As a key component of Cisco’s solution for full-stack observability, AppDynamics is helping IT teams see, understand, and optimise their cloud usage and other IT architecture. Full-stack observability provides businesses with the tools to examine the breadth of their domain, so organisations have all the information possible to get to grips with rising cloud costs. Using the firm’s IT monitoring solutions, businesses will attain a greater understanding of the potential pitfalls when scaling operations, or even get to the bottom of how cloud usage varies over time.
There are various ways in which full-stack observability can manifest. AppDynamics – as part of Cisco’s vision for full-stack observability – can align IT teams to support the modernised tech stack, resolve problems proactively, and prioritise app performance by associating it directly with business outcomes. These avenues are particularly critical when a business undergoes cloud migration or expansion. In terms of app deployment, for instance, full-stack visibility lets a business optimise code to reduce cloud costs while accelerating release cycles and adopting more cloud-native services. AppDynamics, in this instance, automatically discovers all an app’s components, as well as third-party calls and business transactional flows, with this level of clarity providing a particular view on how a service interacts with other apps and end-users.

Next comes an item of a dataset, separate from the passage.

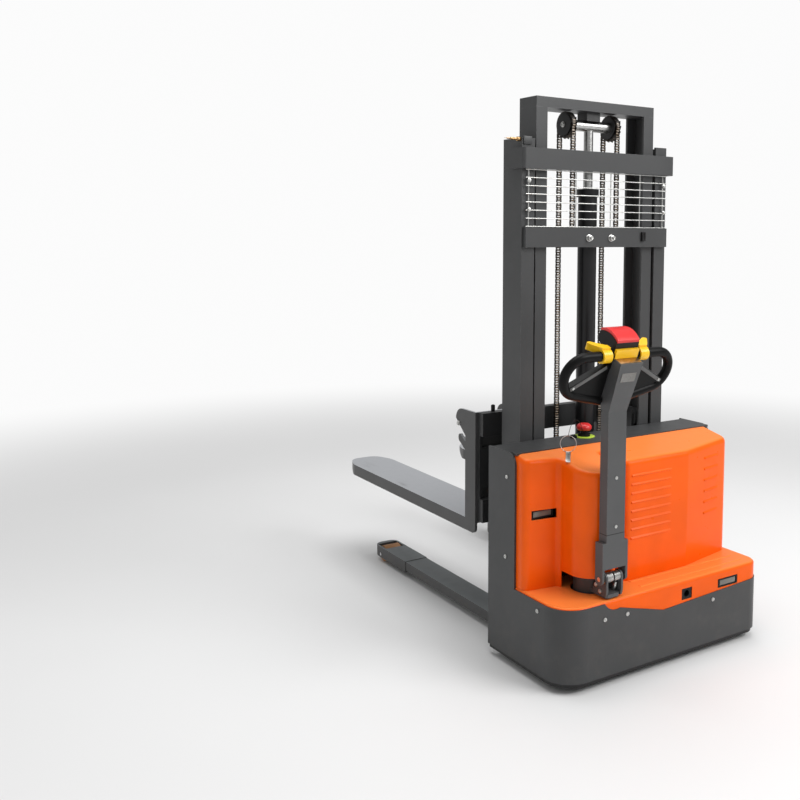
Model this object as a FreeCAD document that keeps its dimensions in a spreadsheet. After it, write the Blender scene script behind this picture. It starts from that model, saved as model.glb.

Although the mass shift to the cloud in recent years has ushered in an exciting wave of digital transformation, the threat of surging cloud costs might entirely derail an organisation’s ambitions. While there are several measures a business can take when faced with the prospect of spiralling expenditure, full-stack observability is a critical step in gaining the knowledge to create more efficiencies in cloud operations, and ensuring there’s no compromise on digital transformation plans.